** START DATASET SECTION **
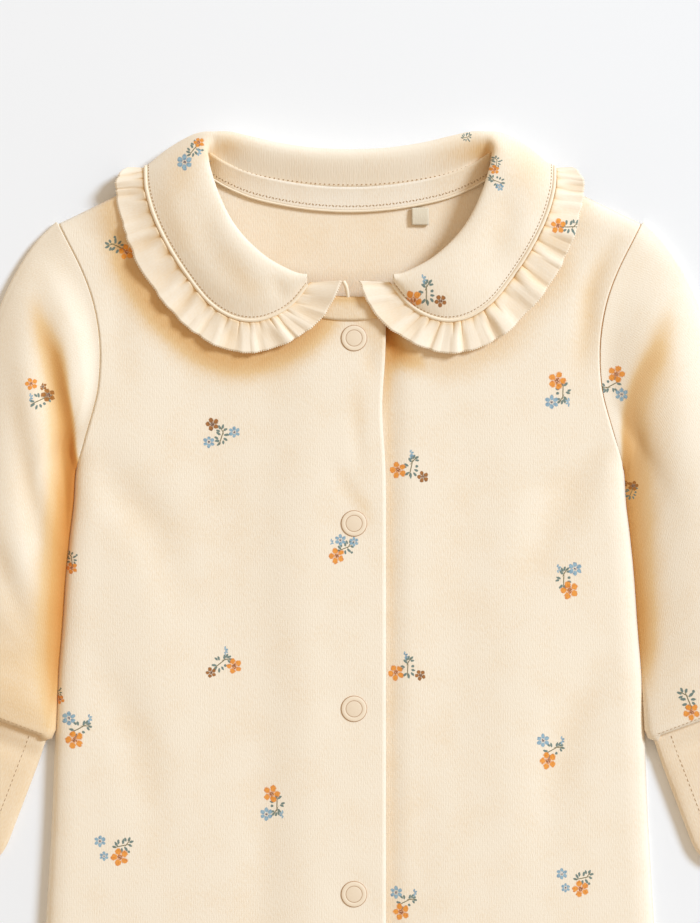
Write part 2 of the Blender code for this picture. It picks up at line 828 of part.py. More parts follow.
def back_neck_curve(count=25):
    """Places along the back's neck edge, from one shoulder to the other."""
    half = [(x, y) for x, y, _ in BACK_NECK_ROWS if x > 0.0]
    points = [(-x, y) for x, y in half] + [(0.0, BACK_NECK_Y)] + half[::-1]
    curve = through(points, 6)
    picked = np.linspace(0, len(curve) - 1, count).round().astype(int)
    return curve[picked]


def neck_tape():
    rows = []
    for below in (TAPE_TOP + TAPE_WIDTH, TAPE_TOP + TAPE_WIDTH / 2, TAPE_TOP):
        rows.append([(x * TAPE_SHARE, y - below) for x, y in back_neck_curve()])
    strip_on("neck_tape", rows, back_height, CREAM)


def size_tab():
    top = BACK_NECK_Y - TAPE_TOP - TAPE_WIDTH + 1.4
    rows = []
    for y in (top - TAB_SIZE, top - TAB_SIZE / 2, top):
        rows.append([(TAB_X + share * TAB_SIZE, y) for share in (-0.5, 0.0, 0.5)])
    strip_on("size_tab", rows, back_height, TAB_WHITE)


def neck_band():
    rows = []
    for below in (BAND_WIDTH, BAND_WIDTH / 2, 0.0):
        row = []
        for x in np.linspace(-BAND_REACH, PLACKET_LAP - 0.8, 9):
            row.append((x, BAND_TOP + BAND_CURVE * x * x - below))
        rows.append(row)
    strip_on("neck_band", rows, over_height, CREAM)


def popper(name, y):
    """A ring popper: a turned cap with a raised rim and a shallow groove round its middle."""
    profile = (
        # radius, height over the cloth
        (0.0, POPPER_HEIGHT - 0.1),
        (POPPER_INNER - 0.35, POPPER_HEIGHT - 0.1),
        (POPPER_INNER, POPPER_HEIGHT - 0.3),
        (POPPER_INNER + 0.5, POPPER_HEIGHT),
        (POPPER_RADIUS - 0.5, POPPER_HEIGHT),
        (POPPER_RADIUS, POPPER_HEIGHT / 2),
        (POPPER_RADIUS, 0.0),
        (0.0, 0.0),
    )
    mesh = bmesh.new()
    verts = [mesh.verts.new((r * METRES, 0.0, z * METRES)) for r, z in profile]
    for pair in zip(verts, verts[1:]):
        mesh.edges.new(pair)
    made = new_object(name, mesh, None, RING_TAN, 0.45)
    turned_round = made.modifiers.new("turned", "SCREW")
    turned_round.steps = POPPER_SIDES
    turned_round.render_steps = POPPER_SIDES
    turned_round.use_merge_vertices = True
    turned_round.merge_threshold = 0.00001
    base = over_height(POPPER_X, y) + CLOTH / 2 + SEAM_GAP
    made.location = (POPPER_X * METRES, y * METRES, base * METRES)


def clear_scene():
    for item in list(bpy.data.objects):
        bpy.data.objects.remove(item, do_unlink=True)


def main():
    back()
    front("front_right", -1, PLACKET_LAP, over_height)
    front("front_left", 1, PLACKET_UNDER, under_height)
    for name, side in (("right", -1), ("left", 1)):
        sleeve("sleeve_" + name, side)
        mitt("mitt_" + name, side)
        foot("foot_" + name, side)
    collar()
    ruffle()
    neck_tape()
    neck_band()
    size_tab()
    for number in range(POPPERS):
        popper(f"popper_{number + 1}", POPPER_FIRST_Y - number * POPPER_PITCH)


clear_scene()
SUIT = bpy.data.collections.new("Footed baby sleepsuit")
bpy.context.scene.collection.children.link(SUIT)
main()
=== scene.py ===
"""Looks of a footed baby sleepsuit in newborn size, laid flat on its back on a pale floor.

+Y runs from the feet to the collar and +X to the wearer's left. Sizes are in millimetres
until a mesh is made. The suit is the same on both sides apart from its placket, its print and
its folds, so most tables give one half, with x counted outwards from the middle line.
"""

import math

import bmesh
import bpy
import numpy as np
from mathutils import Matrix


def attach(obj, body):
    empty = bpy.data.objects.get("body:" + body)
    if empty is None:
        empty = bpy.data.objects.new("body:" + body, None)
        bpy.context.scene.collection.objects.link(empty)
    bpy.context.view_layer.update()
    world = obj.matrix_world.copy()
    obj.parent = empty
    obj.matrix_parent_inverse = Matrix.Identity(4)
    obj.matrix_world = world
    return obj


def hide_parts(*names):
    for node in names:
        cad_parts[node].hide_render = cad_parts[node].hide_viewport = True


METRES = 0.001

# Walls and gaps
CLOTH = 1.6
WALL = 1.3
TRIM = 1.0
TRIM_WALL = 0.8
SEAM_GAP = 0.35
FLOOR_MID = CLOTH / 2
PLY_STEP = CLOTH + SEAM_GAP
ON_WALL = WALL / 2 + 0.02
ON_CLOTH = CLOTH / 2 + 0.02

# Body
BODY_LONG = 461.0
BACK_CUT = (247.0, BODY_LONG)
BODY_LOFT = 3.15
EDGE_ROUND = 9.0
UNDERARM_Y = 132.0
CROTCH_Y = -126.0
ANKLE_Y = -205.0
NECK_POINT = (60.5, 256.3)
SHOULDER_NORMAL = (-0.426, -0.905)
NECK_RAISE = 2.2
NECK_RAISE_Y = 262.0
NECK_RAISE_REACH = (100.0, 50.0)
WAVE_FADE = 12.0
BACK_NECK_Y = 242.6

# Placket and poppers
PLACKET_LAP = 14.4
PLACKET_UNDER = 11.2
LAP_END_Y = -112.0
LAP_RISE = 1.2
LAP_SINK = 1.2
LAP_FADE = 26.0
LAP_UNDER_FADE = 8.0
LAP_END_FADE = 10.0
LAP_BOW = 1.5
LAP_BOW_Y = 156.0
LAP_BOW_REACH = 17.0
POPPER_RADIUS = 5.3
POPPER_INNER = 3.25
POPPER_X = 1.6
POPPER_FIRST_Y = 184.0
POPPER_PITCH = 74.2
POPPERS = 5
POPPER_DIMPLE = 0.25
DIMPLE_REACH = 6.0

# Sleeves, mitts and feet
FOLD_GAP = 2.6
FOLD_ROUND = 0.42
EDGE_CLEAR = 0.85
CUFF_GAP = 6.0
CUFF_FROM = 0.78
SLEEVE_LONG = 205.0
SLEEVE_CUT = (188.0, 212.0)
SLEEVE_PLY = 4.9
SLEEVE_CORNER = 3.0
SLEEVE_ROUND = 2.4
ARMHOLE_RIDGE = 0.45
HEM = 1.3
MITT_LENGTH = 64.0
MITT_CUT = (136.0, 70.0)
MITT_INSET = 1.6
MITT_CORNER = 19.0
MITT_LOFT = 2.4
MITT_SLACK = 0.05
MITT_STITCH_INSET = 5.4
MITT_SEAM_OUT = 0.9
MITT_SEAM_ENDS = (1.6, 44.0)
FOOT_LENGTH = 60.72
FOOT_CUT = (146.0, 64.0)
FOOT_CORNER = 26.0
FOOT_LOFT = 2.3
FOOT_LEAN = 0.05
END_ROUND = 1.3
END_SQUARE = 0.76

# Collar and ruffle
COLLAR_CUT = (270.0, 120.0)
COLLAR_TOP = 11.6
COLLAR_BROW = 0.9
COLLAR_CLEAR = 2.5
PIPED_SECTIONS = 11
PIPING_INSET = 0.5
COLLAR_STITCH_INSET = 2.1
STAND_STITCH_INSET = 2.3
STAND_CLEAR = 2.1
STAND_LEAST = 3.2
SHOULDER_DROP = 1.2
LIES_UNTIL = 0.4
WRAPS_UNTIL = 0.9
RUFFLE_CUT = (540.0, 15.0)
FRONT_GATHERS = 24
BACK_GATHERS = 11
GATHERS = FRONT_GATHERS + BACK_GATHERS
GATHER_CLOTH = 5.5
RUFFLE_CLOTH = 14.0
RUFFLE_GAP = 0.6
RUFFLE_TIP_GAP = 2.25
RUFFLE_SAG = 0.5
RUFFLE_SEED = 23

# Neck tape, size tab and neck band
TAPE_TOP = 1.7
TAPE_WIDTH = 5.7
TAPE_SHARE = 0.93
TAPE_UP = 3.6
TAPE_CUT = (118.0, 10.0)
TAB_SIZE = 6.8
TAB_X = 28.2
TAB_CUT = (10.0, 10.0)
BAND_TOP = 200.3
BAND_WIDTH = 9.2
BAND_REACH = 17.0
BAND_CURVE = 0.007
BAND_CUT = (31.0, 10.5)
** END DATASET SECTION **
Please print exactly, and only, the lines from the line with "1, PLACKET_UNDER, under_height)" to the line with "BACK_NECK_Y = 242.6", both included.

    front("front_left", 1, PLACKET_UNDER, under_height)
    for name, side in (("right", -1), ("left", 1)):
        sleeve("sleeve_" + name, side)
        mitt("mitt_" + name, side)
        foot("foot_" + name, side)
    collar()
    ruffle()
    neck_tape()
    neck_band()
    size_tab()
    for number in range(POPPERS):
        popper(f"popper_{number + 1}", POPPER_FIRST_Y - number * POPPER_PITCH)


clear_scene()
SUIT = bpy.data.collections.new("Footed baby sleepsuit")
bpy.context.scene.collection.children.link(SUIT)
main()
=== scene.py ===
"""Looks of a footed baby sleepsuit in newborn size, laid flat on its back on a pale floor.

+Y runs from the feet to the collar and +X to the wearer's left. Sizes are in millimetres
until a mesh is made. The suit is the same on both sides apart from its placket, its print and
its folds, so most tables give one half, with x counted outwards from the middle line.
"""

import math

import bmesh
import bpy
import numpy as np
from mathutils import Matrix


def attach(obj, body):
    empty = bpy.data.objects.get("body:" + body)
    if empty is None:
        empty = bpy.data.objects.new("body:" + body, None)
        bpy.context.scene.collection.objects.link(empty)
    bpy.context.view_layer.update()
    world = obj.matrix_world.copy()
    obj.parent = empty
    obj.matrix_parent_inverse = Matrix.Identity(4)
    obj.matrix_world = world
    return obj


def hide_parts(*names):
    for node in names:
        cad_parts[node].hide_render = cad_parts[node].hide_viewport = True


METRES = 0.001

# Walls and gaps
CLOTH = 1.6
WALL = 1.3
TRIM = 1.0
TRIM_WALL = 0.8
SEAM_GAP = 0.35
FLOOR_MID = CLOTH / 2
PLY_STEP = CLOTH + SEAM_GAP
ON_WALL = WALL / 2 + 0.02
ON_CLOTH = CLOTH / 2 + 0.02

# Body
BODY_LONG = 461.0
BACK_CUT = (247.0, BODY_LONG)
BODY_LOFT = 3.15
EDGE_ROUND = 9.0
UNDERARM_Y = 132.0
CROTCH_Y = -126.0
ANKLE_Y = -205.0
NECK_POINT = (60.5, 256.3)
SHOULDER_NORMAL = (-0.426, -0.905)
NECK_RAISE = 2.2
NECK_RAISE_Y = 262.0
NECK_RAISE_REACH = (100.0, 50.0)
WAVE_FADE = 12.0
BACK_NECK_Y = 242.6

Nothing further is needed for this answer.